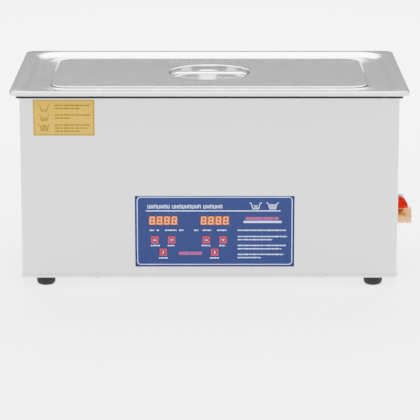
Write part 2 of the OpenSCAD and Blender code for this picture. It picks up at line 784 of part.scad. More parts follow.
module valve_lever() color("red") translate([ball_x, 0, lever_z]) difference() {
    union() {
        cylinder(r = 7, h = lever_t);
        linear_extrude(lever_t)
            polygon([[-5, -1], [5, -1], [7.2, 7.5 - lever_l], [-7.2, 7.5 - lever_l]]);
        translate([0, 7.5 - lever_l, 0]) cylinder(r = 7.5, h = lever_t);
    }
    translate([0, 0, -1]) cylinder(d = stem_d + 2 * slip, h = lever_t + 2);
}

module lever_nut() color("silver") translate([ball_x, 0, lever_z + lever_t + slip]) difference() {
    hex(10, 4);
    translate([0, 0, -1]) cylinder(d = stem_d + 2 * slip, h = 6);
}

module lock_nuts() color("goldenrod") {
    at_drain() translate([0, 0, tank_under_z - nut_t - slip]) difference() {
        hex(nut_af, nut_t);
        translate([0, 0, -1]) cylinder(d = thread_d + 2 * slip, h = nut_t + 2);
    }
    translate([side_x - sheet - nut_t - slip, 0, valve_z]) rotate([0, 90, 0]) difference() {
        hex(nut_af, nut_t);
        translate([0, 0, -1]) cylinder(d = thread_d + 2 * slip, h = nut_t + 2);
    }
}

// Rubber hose from the spud's barb, round one bend, onto the valve's tail
module drain_hose() color("#404040") {
    bore = barb_d + 2 * slip;
    top_z = tank_under_z - 11;
    bend_z = valve_z + hose_bend;
    end_x = side_x - 11;
    at_drain() translate([0, 0, bend_z]) difference() {
        cylinder(d = bore + 2 * hose_wall, h = top_z - bend_z);
        translate([0, 0, -1]) cylinder(d = bore, h = top_z - bend_z + 2);
    }
    translate([drain_x + hose_bend, 0, bend_z]) rotate([90, 0, 0]) rotate([0, 0, 180])
        rotate_extrude(angle = 90) translate([hose_bend, 0]) difference() {
            circle(d = bore + 2 * hose_wall);
            circle(d = bore);
        }
    translate([drain_x + hose_bend, 0, valve_z]) difference() {
        rod_x(bore + 2 * hose_wall, end_x - drain_x - hose_bend);
        translate([-1, 0, 0]) rod_x(bore, end_x - drain_x - hose_bend + 2);
    }
}

module clamp_band() difference() {
    hose_d = barb_d + 2 * slip + 2 * hose_wall;
    union() {
        cylinder(d = hose_d + 2.4, h = 8);
        translate([-5, hose_d / 2, 0]) cube([10, 6, 8]);
    }
    translate([0, 0, -1]) cylinder(d = hose_d + 2 * slip, h = 10);
}

module hose_clamps() color("lightgray") {
    at_drain() translate([0, 0, tank_under_z - 21]) clamp_band();
    translate([side_x - 21, 0, valve_z]) rotate([0, 90, 0]) clamp_band();
}

// ---- lid ----

// A tapered recess in the lid: wide at the border's level, narrow at the bottom
module lid_recess(top, bottom, inset_top, inset_bottom, corner_top, corner_bottom) hull() {
    layer(rim_l - 2 * inset_top, rim_w - 2 * inset_top, corner_top, top - eps);
    layer(rim_l - 2 * inset_bottom, rim_w - 2 * inset_bottom, corner_bottom, bottom);
}

module lid() color("silver") difference() {
    union() {
        translate([0, 0, lid_z]) slab(rim_l, rim_w, rim_corner, lid_edge_h);
        lid_recess(lid_top_z, channel_z - lid_sheet, lid_border - 1, slope_inset - 1, 36, 30);
        translate([0, 0, panel_z - lid_sheet - dish_depth])
            cylinder(d = dish_d + 2 * lid_sheet, h = dish_depth);
    }
    // above the sheet
    difference() {
        lid_recess(lid_top_z + 2 * eps, channel_z, lid_border, slope_inset, 35, 30);
        lid_recess(panel_z, channel_z - 1, step_inset + lid_step, step_inset, 22, 24);
    }
    translate([0, 0, panel_z]) slab(rim_l - 2 * slope_inset, rim_w - 2 * slope_inset, 30, lid_channel_depth);
    translate([0, 0, panel_z - dish_depth]) cylinder(d = dish_d, h = dish_depth + 1);
    // below the sheet
    difference() {
        translate([0, 0, lid_z - 1])
            slab(rim_l - 2 * lid_sheet, rim_w - 2 * lid_sheet, rim_corner - lid_sheet,
                lid_edge_h + 1 - lid_sheet);
        lid_recess(lid_top_z, channel_z - 2 * lid_sheet, lid_border - 1, slope_inset - 1, 36, 30);
    }
    difference() {
        lid_recess(panel_z - lid_sheet, channel_z - lid_sheet - 1,
            step_inset + lid_step + 1, step_inset + 1, 22, 24);
        translate([0, 0, channel_z - 5]) cylinder(d = dish_d + 2 * lid_sheet, h = 10);
    }
}

module lid_handle() color("silver") translate([0, 0, panel_z - strap_t]) intersection() {
    translate([-dish_d / 2, -strap_w / 2, 0]) cube([dish_d, strap_w, strap_t]);
    cylinder(d = dish_d - 2 * slip, h = strap_t);
}

// ---- basket ----

// A flat square mesh, from its corner
module mesh(l, h) {
    columns = max(1, round(l / mesh_pitch));
    rows = max(1, round(h / mesh_pitch));
    cell = [(l - mesh_t) / columns, (h - mesh_t) / rows];
    difference() {
        square([l, h]);
        for (i = [0:columns - 1], j = [0:rows - 1])
            translate([mesh_t + i * cell.x, mesh_t + j * cell.y]) square(cell - [mesh_t, mesh_t]);
    }
}

module basket_floor() color("lightgray") translate([0, 0, basket_floor_z]) linear_extrude(mesh_t) {
    floor_l = basket_l - 2 * mesh_t;
    floor_w = basket_w - 2 * mesh_t;
    intersection() {
        translate([-floor_l / 2, -floor_w / 2]) mesh(floor_l, floor_w);
        polygon([for (s = [[1, 1], [-1, 1], [-1, -1], [1, -1]], e = s.x * s.y > 0 ? [0, 1] : [1, 0])
            [s.x * (floor_l / 2 - e * basket_corner), s.y * (floor_w / 2 - (1 - e) * basket_corner)]]);
    }
}

// Stands a mesh up along X, from the middle of its lower edge
module upright(l) translate([-l / 2, mesh_t / 2, 0]) rotate([90, 0, 0])
    linear_extrude(mesh_t) mesh(l, basket_h);

module basket_walls() color("lightgray") translate([0, 0, basket_wall_z]) {
    inset = mesh_t / 2;
    for (y = [-1, 1]) translate([0, y * (basket_w / 2 - inset), 0])
        upright(basket_l - 2 * basket_corner);
    for (x = [-1, 1]) translate([x * (basket_l / 2 - inset), 0, 0]) rotate([0, 0, 90])
        upright(basket_w - 2 * basket_corner);
    for (x = [-1, 1], y = [-1, 1])
        translate([x * (basket_l / 2 - basket_corner / 2 - mesh_t),
            y * (basket_w / 2 - basket_corner / 2 - mesh_t), 0])
            rotate([0, 0, -45 * x * y]) upright(basket_corner * sqrt(2) - 2 * mesh_t);
}

module basket_rim() color("silver") translate([0, 0, basket_rim_z + wire_d / 2]) {
    l = basket_l / 2 - mesh_t / 2;
    w = basket_w / 2 - mesh_t / 2;
    for (y = [-w, w]) translate([basket_corner - l, y, 0]) rod_x(wire_d, 2 * (l - basket_corner));
    for (x = [-l, l]) translate([x, basket_corner - w, 0]) rod_y(wire_d, 2 * (w - basket_corner));
    for (a = [0, 90, 180, 270]) {
        corner = a % 180 == 0 ? [l, w] : [w, l];
        rotate([0, 0, a]) translate([corner.x - basket_corner, corner.y - basket_corner, 0])
            bend(basket_corner, wire_d);
    }
}

// Two arches inside the end walls, from the floor to above the rim
module basket_handles() color("silver") for (s = [-1, 1])
    translate([s * handle_x, 0, basket_wall_z + slip]) {
        r = 14;
        rise = basket_h + wire_d + handle_rise - wire_d / 2;
        for (y = [-handle_w / 2, handle_w / 2]) translate([0, y, 0]) cylinder(d = wire_d, h = rise - r);
        translate([0, r - handle_w / 2, rise]) rod_y(wire_d, handle_w - 2 * r);
        translate([0, handle_w / 2 - r, rise - r]) rotate([0, -90, 0]) bend(r, wire_d);
        mirror([0, 1, 0]) translate([0, handle_w / 2 - r, rise - r]) rotate([0, -90, 0]) bend(r, wire_d);
    }

// Two wires under the floor, from front to back
module basket_legs() color("silver") for (x = [-leg_x, leg_x])
    translate([x, -basket_w / 2 + tank_floor_r, floor_z + 0.4 + wire_d / 2])
        rod_y(wire_d, basket_w - 2 * tank_floor_r);

// ---- mains cord ----

function unit(v) = v / norm(v);

// Directions along a route, and two directions across it at each point
function along(p, i) = unit(p[min(i + 1, len(p) - 1)] - p[max(i - 1, 0)]);
function across(t) = unit(cross(t, abs(t.z) > 0.9 ? [1, 0, 0] : [0, 0, 1]));

// One closed tube along a route
module tube(p, d, sides) {
    rings = [for (i = [0:len(p) - 1]) let (t = along(p, i), u = across(t), v = cross(t, u))
        for (k = [0:sides - 1]) p[i] + d / 2 * (cos(k * 360 / sides) * u + sin(k * 360 / sides) * v)];
    walls = [for (i = [0:len(p) - 2], k = [0:sides - 1]) let (n = (k + 1) % sides)
        each [[i * sides + k, (i + 1) * sides + n, i * sides + n],
            [i * sides + k, (i + 1) * sides + k, (i + 1) * sides + n]]];
    first = [for (k = [0:sides - 1]) k];
    last = [for (k = [sides - 1:-1:0]) (len(p) - 1) * sides + k];
    polyhedron(rings, concat([first], walls, [last]));
}

module cord_connector() color("#181818") translate([shift_x + inlet_x, back_y, inlet_z + socket_dz]) {
    body_y = inlet_flange_t + part_gap;
    relief_y = cord_route[0].y - back_y;
    difference() {
        translate([0, body_y + eps, 0]) into_wall(body_y + 11) socket_outline(-0.2);
        for (x = [-7, 7]) translate([x, -6, 2]) cube([2.4, 14, 4.4], center = true);
        translate([0, -6, -2]) cube([2.4, 14, 4.4], center = true);
    }
    translate([0, relief_y - 24, 0]) into_wall(relief_y - 24 - body_y) round_rect(27, 19, 3);
    translate([0, relief_y - 24 - eps, 0]) rotate([-90, 0, 0]) cylinder(d1 = 13, d2 = 8.5, h = 24);
}

module cord_lead() color("#202020") tube(cord_route, cord_d, 8);

module cord_hank() color("#202020") linear_extrude(hank_h) {
    r = hank_r + cord_d / 2;
    translate([hank_x, hank_y - r]) square([hank_run, 2 * r]);
    for (x = [hank_x, hank_x + hank_run]) translate([x, hank_y]) circle(r);
}

// Three-pin plug, lying on the floor at the hank's end
module cord_plug() color("#181818") translate([-112, 214, plug_z]) rotate([0, 0, 180]) {
    relief = 28;
    rotate([0, 90, 0]) cylinder(d1 = 8.5, d2 = 14, h = relief);
    translate([relief - eps, 0, 0]) rotate([90, 0, 90]) linear_extrude(34) round_rect(26, 25, 6);
    for (y = [-6.35, 6.35]) translate([relief + 33, y - 0.75, -1]) cube([18, 1.5, 6.3]);
    translate([relief + 33, 0, -6.5]) rod_x(4.8, 20);
}

place() housing();
place() base_tray();
place() base_screws();
place() feet();
place() tank();
place() tank_seal();
place() control_overlay();
place() care_label();
place() rating_plate();
place() led_displays();
place() display_board();
place() key_switches();
place() mains_inlet();
place() inlet_pins();
place() transducer_horns();
place() piezo_rings();
place() electrode_rings();
place() back_masses();
place() transducer_bolts();
place() heater_pads();
place() thermal_cutout();
place() generator_board();
place() board_standoffs();
place() heat_sink();
place() power_transistors();
place() transformer();
place() choke();
place() capacitors();
place() fan_frame();
place() fan_guard();
place() drain_spud();
place() drain_hose();
place() hose_clamps();
place() lock_nuts();
place() valve_body();
place() valve_seats();
place() wiring();
place() valve_ball();
place() valve_lever();
place() lever_nut();
place() fan_rotor();
place() fuse_drawer();
place() fuse();
place() lid();
place() lid_handle();
place() basket_rim();
place() basket_floor();
place() basket_walls();
place() basket_handles();
place() basket_legs();
place() temp_up_key();
place() temp_down_key();
place() temp_power_key();
place() time_up_key();
place() time_down_key();
place() time_power_key();
cord_connector();
cord_lead();
cord_hank();
cord_plug();
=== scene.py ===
import json
import math

import bmesh
import bpy
from mathutils import Matrix, Vector


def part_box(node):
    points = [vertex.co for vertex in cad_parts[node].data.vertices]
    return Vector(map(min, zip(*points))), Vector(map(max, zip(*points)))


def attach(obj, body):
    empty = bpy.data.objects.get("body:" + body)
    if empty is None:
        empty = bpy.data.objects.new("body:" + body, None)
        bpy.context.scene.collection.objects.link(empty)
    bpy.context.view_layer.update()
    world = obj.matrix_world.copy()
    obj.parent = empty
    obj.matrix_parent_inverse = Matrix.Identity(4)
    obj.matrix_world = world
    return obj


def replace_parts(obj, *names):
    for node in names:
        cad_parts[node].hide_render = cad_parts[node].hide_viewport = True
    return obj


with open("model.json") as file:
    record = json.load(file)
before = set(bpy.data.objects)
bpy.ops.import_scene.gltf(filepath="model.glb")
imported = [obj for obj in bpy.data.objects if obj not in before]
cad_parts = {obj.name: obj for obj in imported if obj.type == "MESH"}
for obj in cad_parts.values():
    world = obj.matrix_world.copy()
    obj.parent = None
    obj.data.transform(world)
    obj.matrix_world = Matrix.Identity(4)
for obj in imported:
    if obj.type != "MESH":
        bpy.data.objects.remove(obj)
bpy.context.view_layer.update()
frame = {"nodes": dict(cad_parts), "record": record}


# ---- camera and studio ----
# A long lens a little above the lid, over a plain pale lit floor with a grey backdrop
# far behind. One large soft box hangs in front and above, a weaker one stands at each
# side, and a strong one behind puts the bright bands on the lid's slopes.
def linear(hex_colour):
    parts = [int(hex_colour[i:i + 2], 16) / 255 for i in (1, 3, 5)]
    return [c / 12.92 if c <= 0.04045 else ((c + 0.055) / 1.055) ** 2.4 for c in parts] + [1.0]


def add(tree, kind, links=(), values=(), **settings):
    node = tree.nodes.new(kind)
    for key, value in settings.items():
        setattr(node, key, value)
    for socket, value in dict(values).items():
        node.inputs[socket].default_value = value
    for socket, source in dict(links).items():
        tree.links.new(source, node.inputs[socket])
    return node


def new_material(name, colour, metallic=0.0, roughness=0.5, **sockets):
    made = bpy.data.materials.new(name)
    made.use_nodes = True
    shader = made.node_tree.nodes["Principled BSDF"]
    shader.inputs["Base Color"].default_value = linear(colour)
    shader.inputs["Metallic"].default_value = metallic
    shader.inputs["Roughness"].default_value = roughness
    for socket, value in sockets.items():
        shader.inputs[socket.replace("_", " ")].default_value = value
    return made, made.node_tree, shader


camera = bpy.data.objects.new("camera", bpy.data.cameras.new("camera"))
bpy.context.scene.collection.objects.link(camera)
camera.location = (-0.0083, -3.1547, 0.8381)
camera.rotation_euler = (math.radians(90 - 13.69), 0, 0)
camera.data.sensor_width = 36
camera.data.lens = 198.2
bpy.context.scene.camera = camera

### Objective
Extract the lines from the line with "for node in" through the line with "return [c /". Keep both of those lines, copy everything exactly, and add nothing.

### Solved problem
    for node in names:
        cad_parts[node].hide_render = cad_parts[node].hide_viewport = True
    return obj


with open("model.json") as file:
    record = json.load(file)
before = set(bpy.data.objects)
bpy.ops.import_scene.gltf(filepath="model.glb")
imported = [obj for obj in bpy.data.objects if obj not in before]
cad_parts = {obj.name: obj for obj in imported if obj.type == "MESH"}
for obj in cad_parts.values():
    world = obj.matrix_world.copy()
    obj.parent = None
    obj.data.transform(world)
    obj.matrix_world = Matrix.Identity(4)
for obj in imported:
    if obj.type != "MESH":
        bpy.data.objects.remove(obj)
bpy.context.view_layer.update()
frame = {"nodes": dict(cad_parts), "record": record}


# ---- camera and studio ----
# A long lens a little above the lid, over a plain pale lit floor with a grey backdrop
# far behind. One large soft box hangs in front and above, a weaker one stands at each
# side, and a strong one behind puts the bright bands on the lid's slopes.
def linear(hex_colour):
    parts = [int(hex_colour[i:i + 2], 16) / 255 for i in (1, 3, 5)]
    return [c / 12.92 if c <= 0.04045 else ((c + 0.055) / 1.055) ** 2.4 for c in parts] + [1.0]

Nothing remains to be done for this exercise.